In particular I call on the Minister to provide a remedial teacher for the Fingal Community College in Swords, County Dublin. This school is in a phase of growth and development, with 417 pupils at present and with a projected growth to 500 over the next couple of years. I might point out that 15 to 20 per cent of the pupils attending this school have serious reading problems, some of them being between six and seven years below the average reading ability for their age. In September 1992 this school will be taking in ten students directly from special primary school classes because there is no provision in the system for their accommodation. There is no remedial teacher in this school to follow up the education of these children coming there from special classes. Because of the lack of this facility many students are disappearing within the system, eventually leaving school, with absolutely no skills in reading or writing and very little personal adequacy skills.

At present the Fingal Community College, the only remedial facility available, is provided by scheduling some part-time teachers to undertake sessions of special work with some of the more disadvantaged children. Of course, this means that the other children are being deprived of extra optional subjects, of pass and honours classes, and so on. Surely that is not a proper manner in which to run our education system?

The town of Swords probably is the only suburban area of north County Dublin in a growth pattern. Even though this school is located in what would generally not be described as a "disadvantaged area" I would point out to the Minister there is a number of pupils urgently in need of remedial help. The Minister and his Department must recognise that the services they are providing fall short of what is desirable.

Added to the lack of a remedial teacher in the Fingal Community College this school is at present housed in a motley collection of buildings, most of them temporary. Although there are Departmental proposals to upgrade the school — which project I hope will get the go ahead in 1993 — the matter is still only at the planning stage. This lack of adequate accommodation exacerbates the difficulties in the provision of even a minimal amount of remedial help. I urge the Minister to give serious consideration to this matter and at least allocate a shared remedial teacher to this school.

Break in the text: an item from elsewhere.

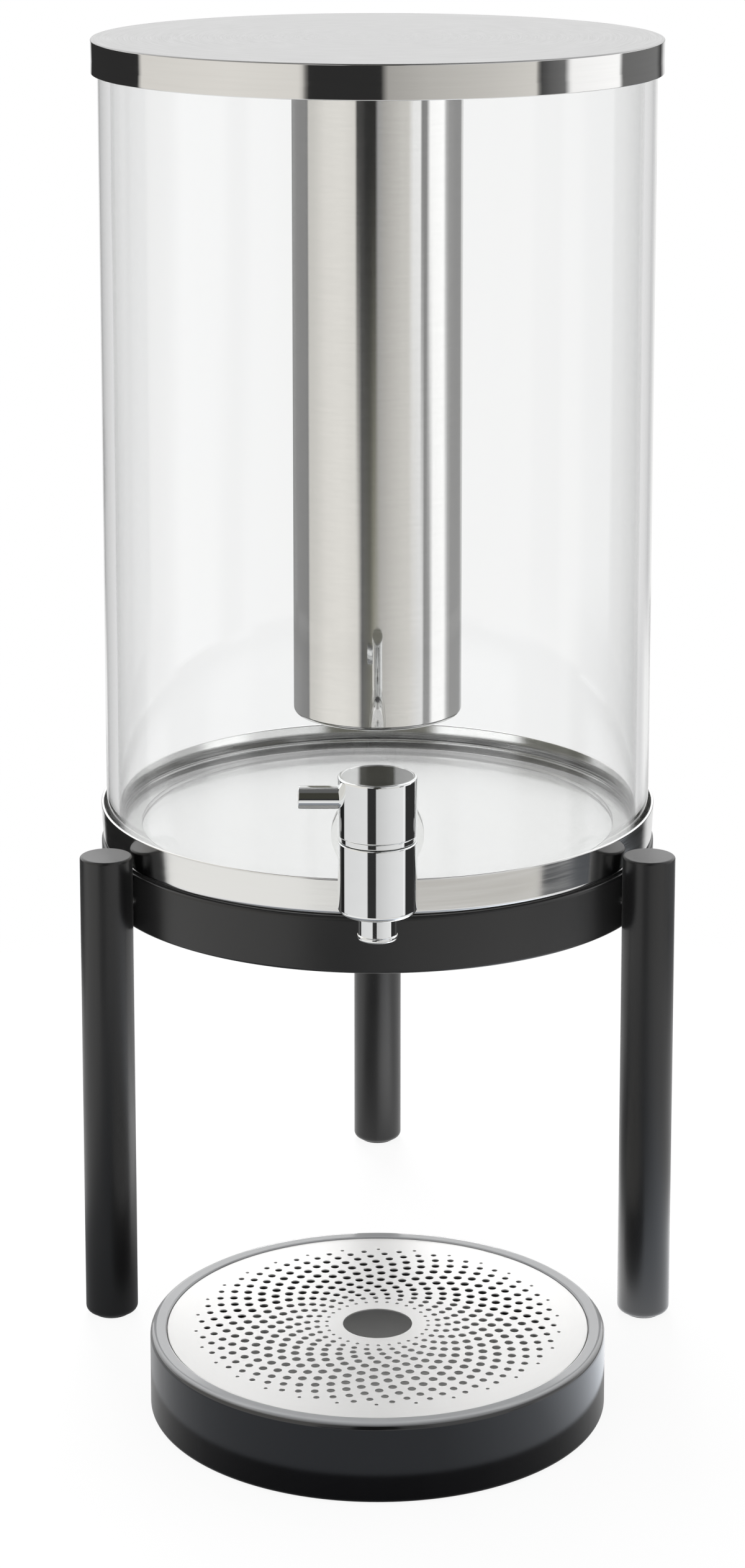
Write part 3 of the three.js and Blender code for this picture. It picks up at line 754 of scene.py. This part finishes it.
def buildIceTube(settings):
    bottom, top = heightsOf("ice_tube")
    outer = settings["radius"]
    bore = outer - settings["wall"]
    floorTop = bottom + settings["wall"]
    piece = turned("iceTube", [
        (0, bottom),
        (outer, bottom, settings["foot"]),
        (outer, top, settings["topEdge"]),
        (bore, top, settings["topEdge"]),
        (bore, floorTop, settings["foot"] / 2),
        (0, floorTop),
    ], axisXY, polishedSteel, settings["sides"])
    mount(piece, "ice_tube", "polished_steel", "ice_tube")


buildIceTube(iceTube)

# Dish: pressed steel; its wall leans out a little, and a clear gasket lies on its floor
dish = {
    "sheet": 1 * mm, "corner": 2 * mm, "draft": 0.65 * mm, "rimEdge": 0.45 * mm, "sides": 192,
    "gasketWidth": 9 * mm, "gasketEdge": 0.4 * mm,
}


def buildDish(settings):
    bottom, top = heightsOf("base_dish")
    outer = radiusOf("base_dish")
    bore = outer - settings["sheet"]
    floorTop = bottom + settings["sheet"]
    piece = turned("baseDish", [
        (0, bottom),
        (outer - settings["draft"], bottom, settings["corner"]),
        (outer, top, settings["rimEdge"]),
        (bore, top, settings["rimEdge"]),
        (bore - settings["draft"], floorTop, settings["corner"] - settings["sheet"]),
        (0, floorTop),
    ], axisXY, pressedSteel, settings["sides"])
    mount(piece, "base", "polished_steel", "base_dish")
    outer = radiusOf("base_gasket")
    gasket = flatRing("baseGasket", outer - settings["gasketWidth"], outer,
                      heightsOf("base_gasket"), settings["gasketEdge"], axisXY, silicone)
    mount(gasket, "base", "clear_silicone", "base_gasket")


buildDish(dish)
print("dish made")

# Stand: a flat ring and round legs
stand = {
    "ringSheet": 4 * mm, "ringEdge": 1 * mm, "ringSides": 192,
    "legs": 3, "legTop": 0.9 * mm, "legFoot": 2.3 * mm, "legSides": 72,
}


def buildStand(settings):
    outer = radiusOf("stand_ring")
    ring = flatRing("standRing", outer - settings["ringSheet"], outer, heightsOf("stand_ring"),
                    settings["ringEdge"], axisXY, blackPaint, settings["ringSides"])
    mount(ring, "stand", "satin_black", "stand_ring")
    for number in range(1, settings["legs"] + 1):
        node = f"leg_{number}"
        centre = middleOf(node)
        leg = post(f"standLeg{number}", radiusOf(node), heightsOf(node),
                   (settings["legFoot"], settings["legTop"]), Vector((centre.x, centre.y, 0)),
                   blackPaint, settings["legSides"])
        mount(leg, "stand", "satin_black", node)


buildStand(stand)


# Small helpers for Geometry Nodes: a tree with named inputs, its end, and a piece made by it
def newTree(name, kinds):
    tree = bpy.data.node_groups.new(name, "GeometryNodeTree")
    sockets = {}
    for label, kind in kinds.items():
        socket = tree.interface.new_socket(
            label, in_out="INPUT", socket_type="NodeSocket" + kind,
        )
        sockets[label] = socket.identifier
    tree.interface.new_socket("Geometry", in_out="OUTPUT", socket_type="NodeSocketGeometry")
    return tree, sockets, newNode(tree, "NodeGroupInput").outputs


def endTree(tree, shape, finish):
    solid = newNode(tree, "GeometryNodeRealizeInstances", {"Geometry": shape}).outputs[0]
    inputs = {"Geometry": solid, "Material": finish}
    finished = newNode(tree, "GeometryNodeSetMaterial", inputs)
    newNode(tree, "NodeGroupOutput", {"Geometry": finished.outputs[0]})


def madeBy(tree, sockets, name, values):
    piece = bpy.data.objects.new(name, bpy.data.meshes.new(name))
    scene.collection.objects.link(piece)
    step = piece.modifiers.new(tree.name, "NODES")
    step.node_group = tree
    for label, value in values.items():
        step[sockets[label]] = value
    return settle(piece)


# Copies of one piece round an axis, each turned to face outwards
def copiesTree():
    tree, sockets, given = newTree("copiesRound", {
        "Piece": "Object", "Count": "Int", "Radius": "Float", "First Angle": "Float",
        "Finish": "Material",
    })
    circle = {"Vertices": given["Count"], "Radius": given["Radius"]}
    spots = newNode(tree, "GeometryNodeMeshCircle", circle)
    index = newNode(tree, "GeometryNodeInputIndex").outputs[0]
    share = calc(tree, "DIVIDE", index, given["Count"])
    angle = calc(tree, "MULTIPLY_ADD", share, 2 * math.pi, given["First Angle"])
    turn = newNode(tree, "ShaderNodeCombineXYZ", {"Z": angle})
    spin = newNode(tree, "ShaderNodeCombineXYZ", {"Z": given["First Angle"]})
    turnedSpots = {"Geometry": spots.outputs[0], "Rotation": spin.outputs[0]}
    placed = newNode(tree, "GeometryNodeTransform", turnedSpots)
    source = newNode(tree, "GeometryNodeObjectInfo", {"Object": given["Piece"]})
    copies = newNode(tree, "GeometryNodeInstanceOnPoints", {
        "Points": placed.outputs[0], "Instance": source.outputs["Geometry"],
        "Rotation": turn.outputs[0],
    })
    endTree(tree, copies.outputs[0], given["Finish"])
    return tree, sockets


roundTree, roundSockets = copiesTree()


def copiesRound(name, source, centre, radius, material, settings):
    piece = madeBy(roundTree, roundSockets, name, {
        "Piece": source, "Count": settings["count"], "Radius": radius,
        "First Angle": math.radians(settings["firstAngle"]), "Finish": material,
    })
    bpy.data.objects.remove(source)
    piece.data.transform(Matrix.Translation(centre))
    return piece


def distanceOf(node, centre):
    return (Vector(middleOf(node)[:2]) - Vector(centre[:2])).length


# Leg screws go in from inside the ring; the rubber pads are under the legs and the tray
smallParts = {
    "count": 3, "firstAngle": 90,   # degrees
    "screwHead": 4.6 * mm, "headHeight": 2.6 * mm, "headRounding": 1.6 * mm, "shaft": 2.4 * mm,
    "socketRadius": 1.9 * mm, "socketDepth": 1.4 * mm, "socketEdge": 0.2 * mm, "screwSides": 32,
    "padEdge": 0.4 * mm, "padSides": 40,
}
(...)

It may surprise Deputy Owen to hear that a proposal has not been received from the County Dublin Vocational Education Committee for the provision of remedial posts in respect of this college. My Department allocate teaching resources to County Dublin Vocational Education Committee on a scheme basis. It is a matter for their chief executive officer to allocate those resources to schools within the committee's scheme as he sees fit. My Department recently notified County Dublin Vocational Education Committee of their teacher allocation for the 1992-93 session, which includes a number of remedial posts to cater for the needs of schools within the scheme.

Should a proposal be received in my Department for the creation of an additional resource teaching post to deal with a particular category of children it will receive every consideration. Perhaps the Deputy would take the necessary steps to ensure that that is the case. If and when any such proposal is received in my Department I can assure the Deputy it will be referred immediately to the Psychological Unit of the Department for assessment.

May I inform the Minister that I understand it was mislaid, that there was some communication from the vocational education committee today? Hopefully, the omission will be rectified by tomorrow.

The Dáil adjourned at 7 p.m. until 10.30 a.m. on Friday, 27 March 1992.